* Directions for this task *
Return the whole listing exactly as it stands.

═══ Provided entries

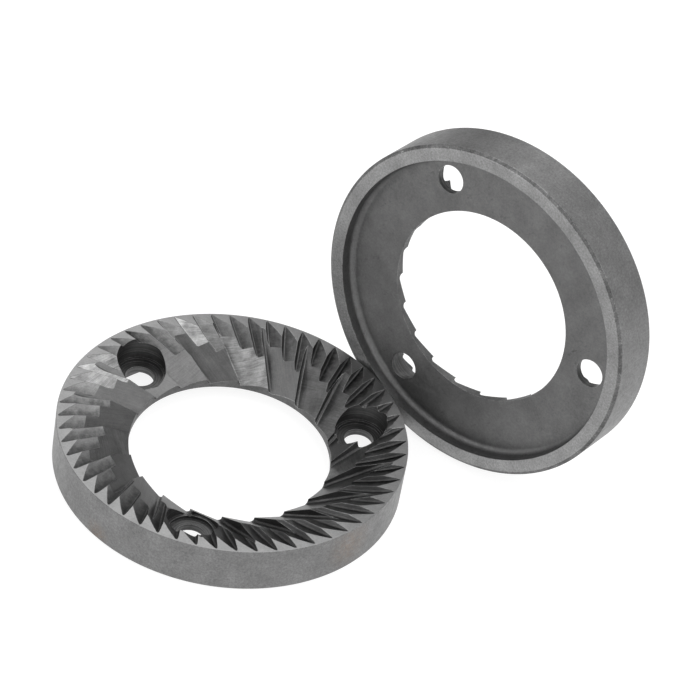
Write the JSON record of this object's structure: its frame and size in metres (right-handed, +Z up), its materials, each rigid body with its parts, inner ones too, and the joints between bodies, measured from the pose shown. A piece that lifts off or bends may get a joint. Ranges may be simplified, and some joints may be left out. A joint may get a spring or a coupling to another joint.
{
  "type": "coffee grinder burr set",
  "caption": "Matched flat grinding burrs: toothed steel rings with a wide bore, dished backs and counterbored screw holes, one lying teeth up beside one standing on its rim.",
  "frame": {"origin": "on the ground, under the middle of the bounding box of both burrs", "axes": "+Z up along the lower burr's axis, teeth up; +X along the longest extent, from the lower burr towards the upper burr; +Y away from the side that the upper burr turns its back to"},
  "size_m": [0.1026, 0.0722, 0.0645],
  "materials": {
    "lower_burr_steel": "hardened steel, satin ground lands and milled grooves",
    "upper_burr_steel": "hardened steel, turned dish with a fine mottle, ground rim"
  },
  "bodies": {
    "upper_burr": {"upper_burr": "upper_burr_steel"},
    "lower_burr": {"lower_burr": "lower_burr_steel"}
  },
  "joints": [
    {"name": "lower_burr_spin", "type": "hinge", "parent": "upper_burr", "child": "lower_burr", "pos_m": [-0.01931, -0.00415, 0], "axis": [0, 0, 1], "continuous": true}
  ]
}
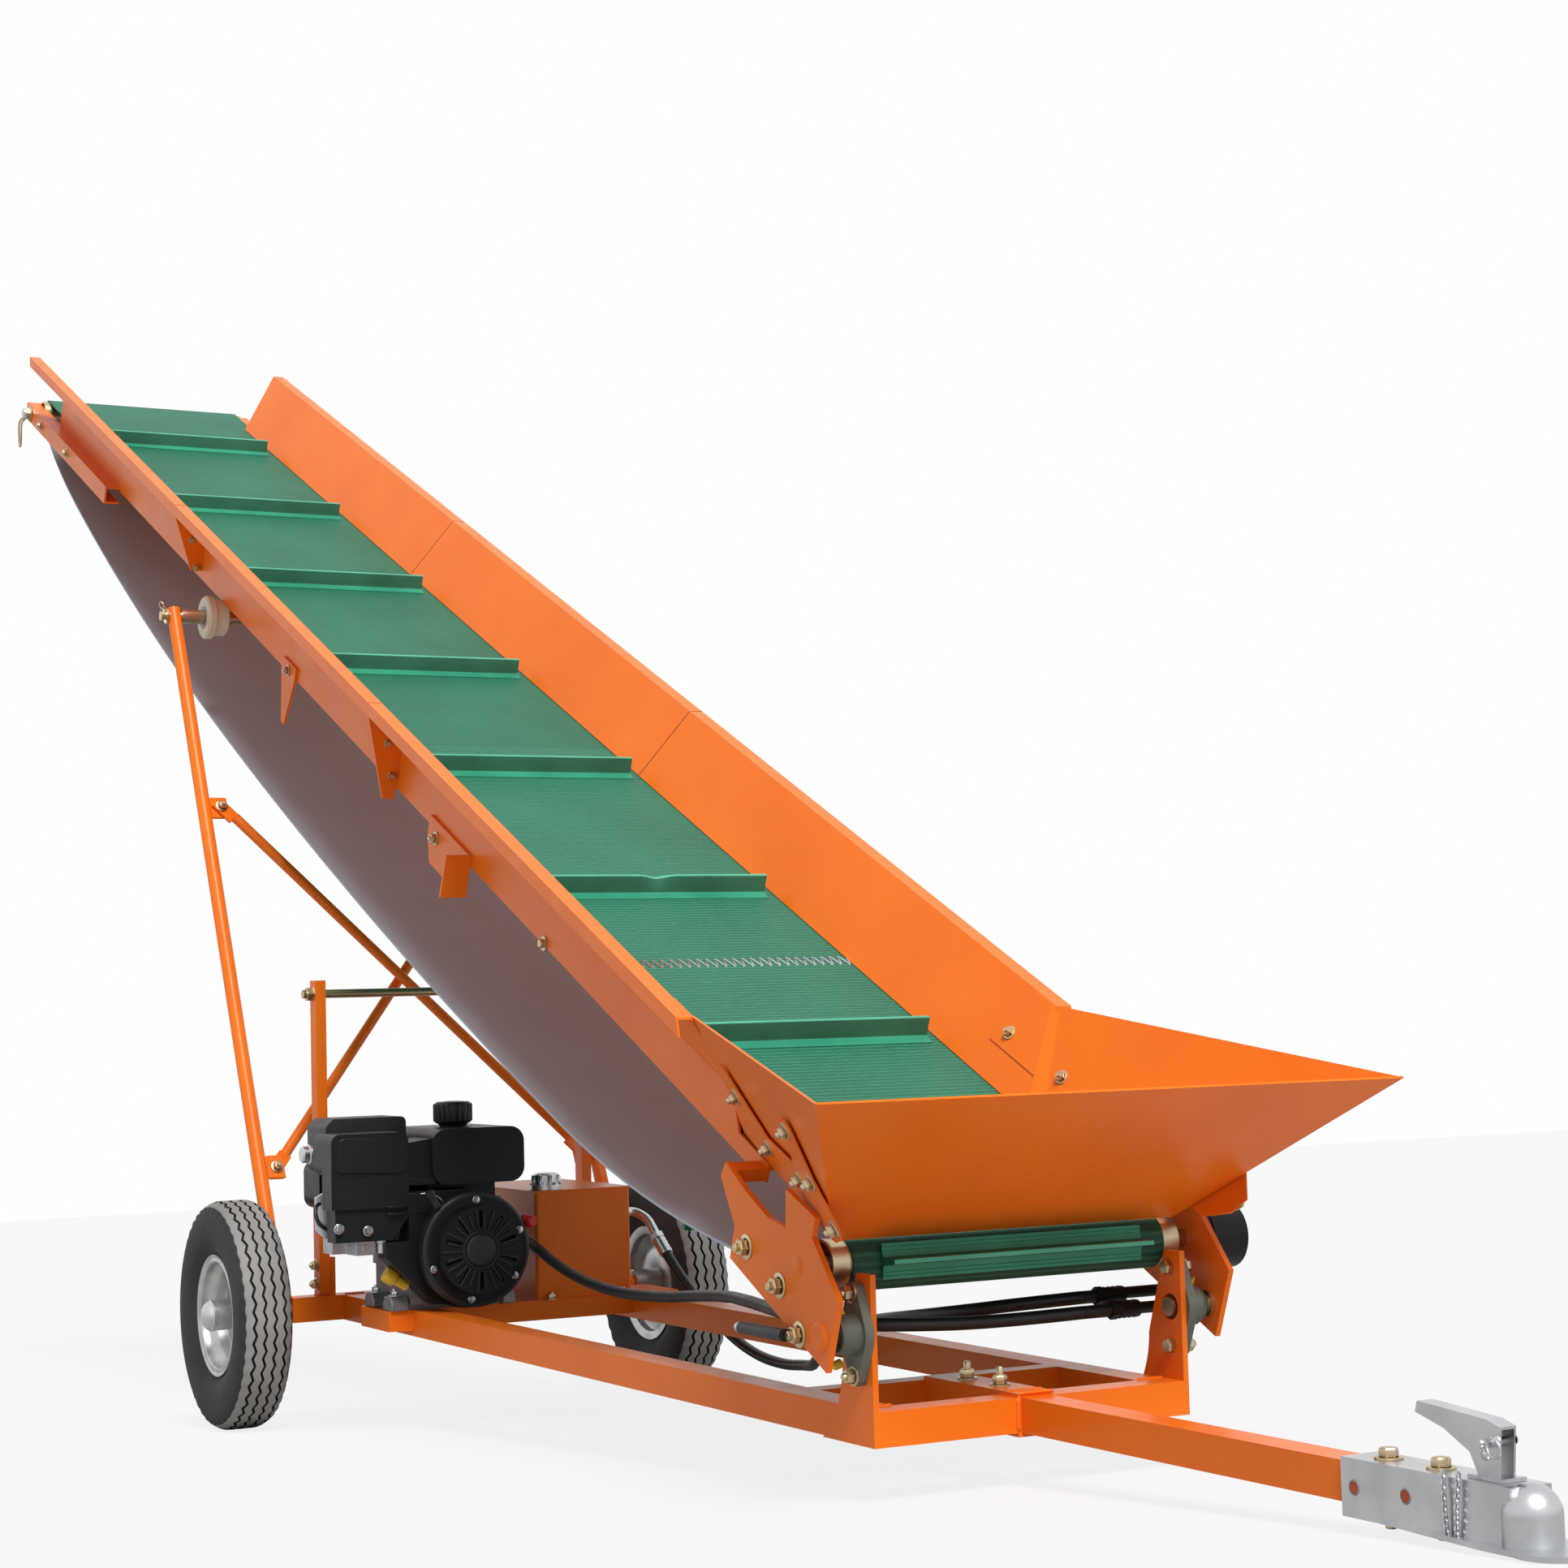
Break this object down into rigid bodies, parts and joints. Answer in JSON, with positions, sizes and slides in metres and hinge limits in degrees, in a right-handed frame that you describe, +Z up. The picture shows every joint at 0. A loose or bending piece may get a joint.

══════

* Exercise result *
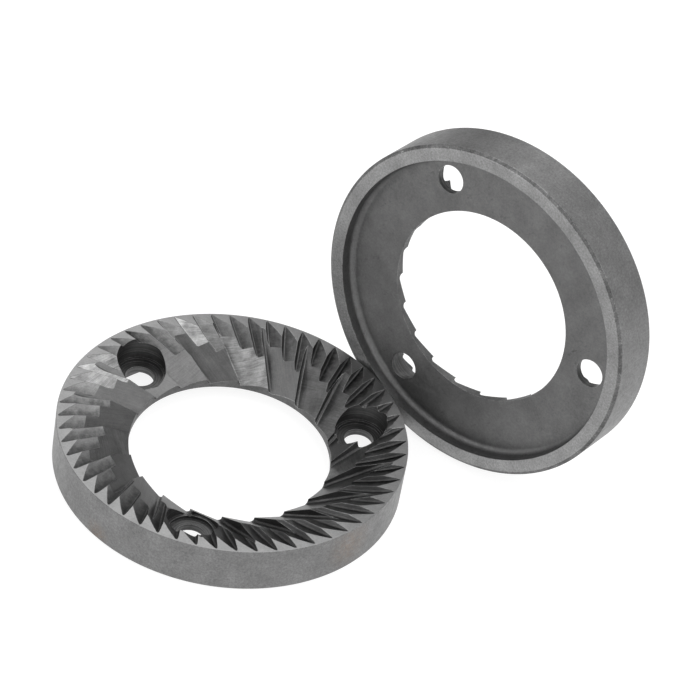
Write the JSON record of this object's structure: its frame and size in metres (right-handed, +Z up), its materials, each rigid body with its parts, inner ones too, and the joints between bodies, measured from the pose shown. A piece that lifts off or bends may get a joint. Ranges may be simplified, and some joints may be left out. A joint may get a spring or a coupling to another joint.
{
  "type": "coffee grinder burr set",
  "caption": "Matched flat grinding burrs: toothed steel rings with a wide bore, dished backs and counterbored screw holes, one lying teeth up beside one standing on its rim.",
  "frame": {"origin": "on the ground, under the middle of the bounding box of both burrs", "axes": "+Z up along the lower burr's axis, teeth up; +X along the longest extent, from the lower burr towards the upper burr; +Y away from the side that the upper burr turns its back to"},
  "size_m": [0.1026, 0.0722, 0.0645],
  "materials": {
    "lower_burr_steel": "hardened steel, satin ground lands and milled grooves",
    "upper_burr_steel": "hardened steel, turned dish with a fine mottle, ground rim"
  },
  "bodies": {
    "upper_burr": {"upper_burr": "upper_burr_steel"},
    "lower_burr": {"lower_burr": "lower_burr_steel"}
  },
  "joints": [
    {"name": "lower_burr_spin", "type": "hinge", "parent": "upper_burr", "child": "lower_burr", "pos_m": [-0.01931, -0.00415, 0], "axis": [0, 0, 1], "continuous": true}
  ]
}
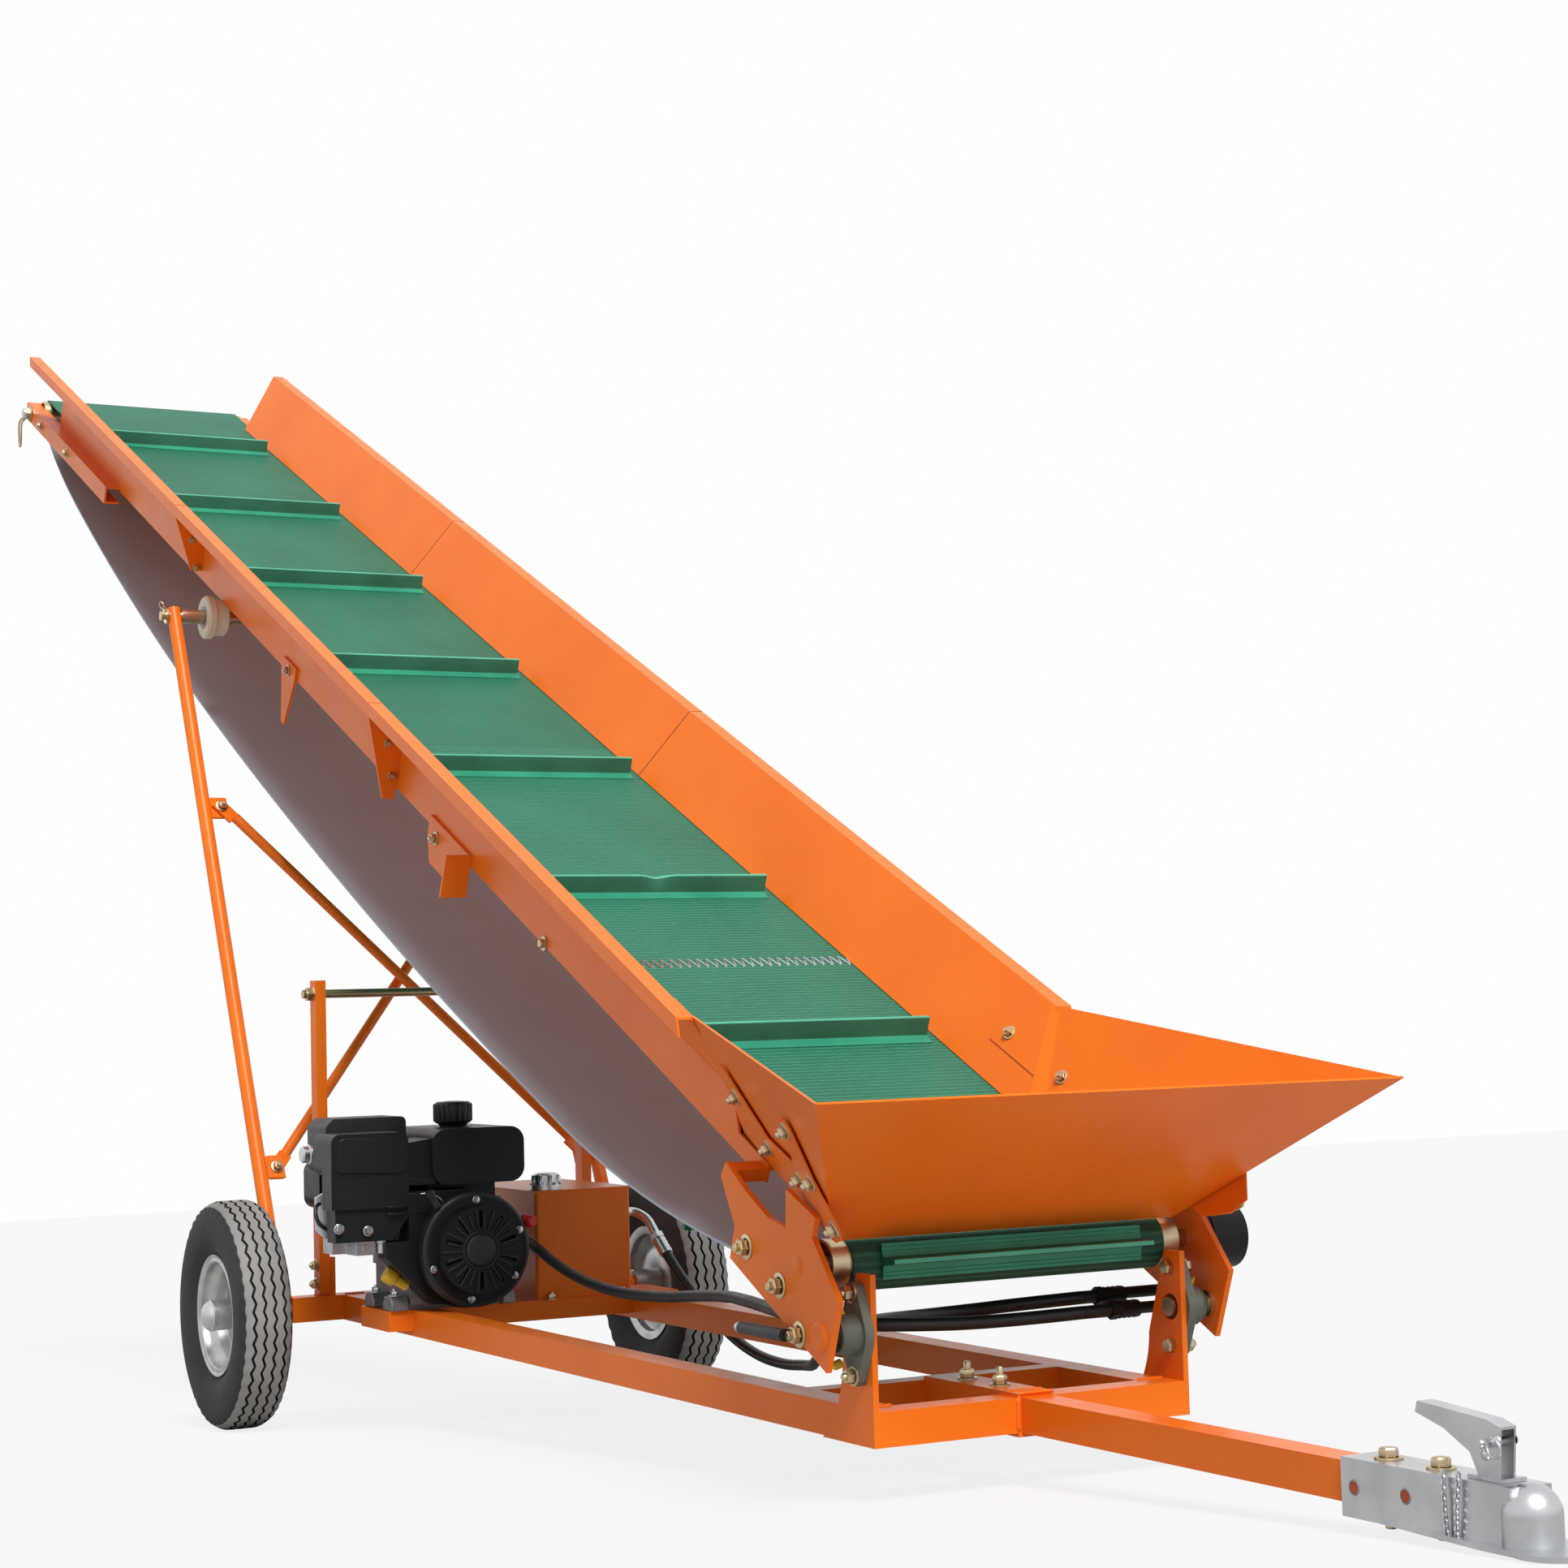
Break this object down into rigid bodies, parts and joints. Answer in JSON, with positions, sizes and slides in metres and hinge limits in degrees, in a right-handed frame that you describe, +Z up. The picture shows every joint at 0. A loose or bending piece may get a joint.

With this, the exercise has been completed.